超导离子源铌三锡六极线圈镜像磁场约束结构的优化设计

中国科学院近代物理研究所正在进行国际首台45 GHz全铌三锡超导离子源FECR(Fourth Electron Cyclotron Resonance)磁体的研制，该离子源磁体线圈由六个铌三锡超导六极线圈和四个铌三锡超导螺线管线圈组成。由于单根超导线绕制异形六极线圈(非标准鞍型)技术难度大，且铌三锡超导性能对应力敏感，为了测试单个铌三锡六极线圈性能能否达到设计指标，基于铝合金壳层结构和Bladder-Key精确预紧技术，设计了镜像磁场约束结构。本工作主要阐述了运用ANSYS参数化设计编程对镜像磁场结构进行优化设计的过程和优化后的镜像磁场结构，确定了室温预应力大小，并给出了线圈经过室温预紧、冷却降温和加电励磁后的最大等效应力。进一步结合实际六极线圈制作公差(±0.1 mm)，分析和评估了公差对镜像磁场结构中六极线圈预应力施加的影响。

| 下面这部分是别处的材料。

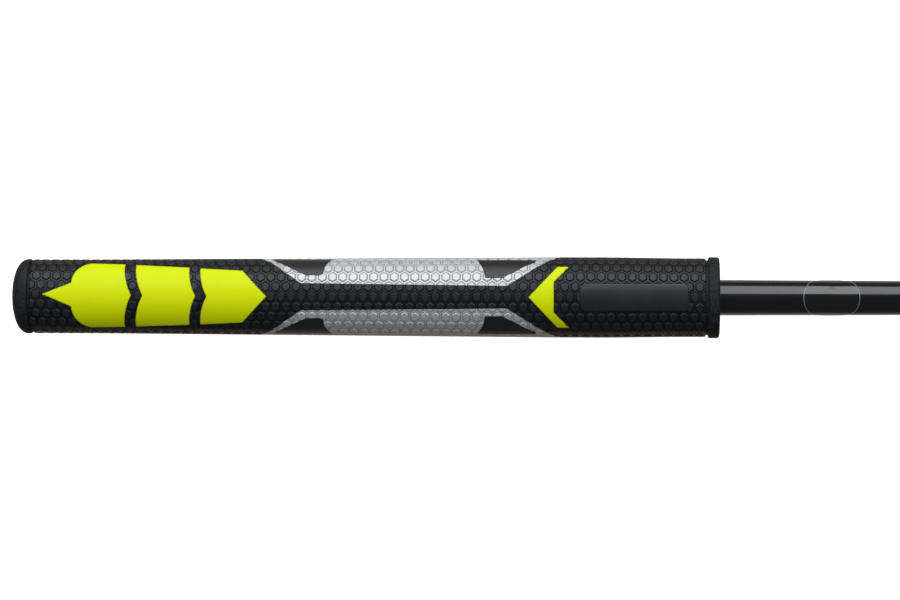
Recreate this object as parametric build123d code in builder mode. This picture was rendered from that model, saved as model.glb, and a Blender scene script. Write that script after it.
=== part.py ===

Optimum Design of the Magnetic Mirror Structure for Testing Nb3Sn Sextupole Coil

The Institute of Modern Physics, Chinese Academy of Sciences is developing the new Nb₃Sn superconducting magnet system for the fourth-generation 45 GHz ECR source(FECR). The FECR magnet coils includes six Nb₃Sn superconducting sextuple coils and four Nb₃Sn solenoid coils. Because of the technical difficulty of winding shaped sextupole coils (non-standard saddle type) from a single superconducting wire and the stress sensitivity of Nb₃Sn superconductivity, a magnetic mirror structure based on an aluminum shell-based structure and Bladder & Key technology was devised to test whether the performance of a single Nb₃Sn sextupole coil can meet the design specifications. This paper describes the detailed optimum design process of the magnetic mirror structure using the ANSYS Parameter Design language (APDL), presents the optimized mirror structure, the determination of the room-temperature prestress and gives the maximum equivalent stress during room temperature assembly, cool-down, and magnet excitation. Furthermore, the effects of the pre-stress applied to the sextupole coil in the mirror structure was also analyzed and assessed in the context of the sextupole coil fabrication tolerance (±0.1 mm).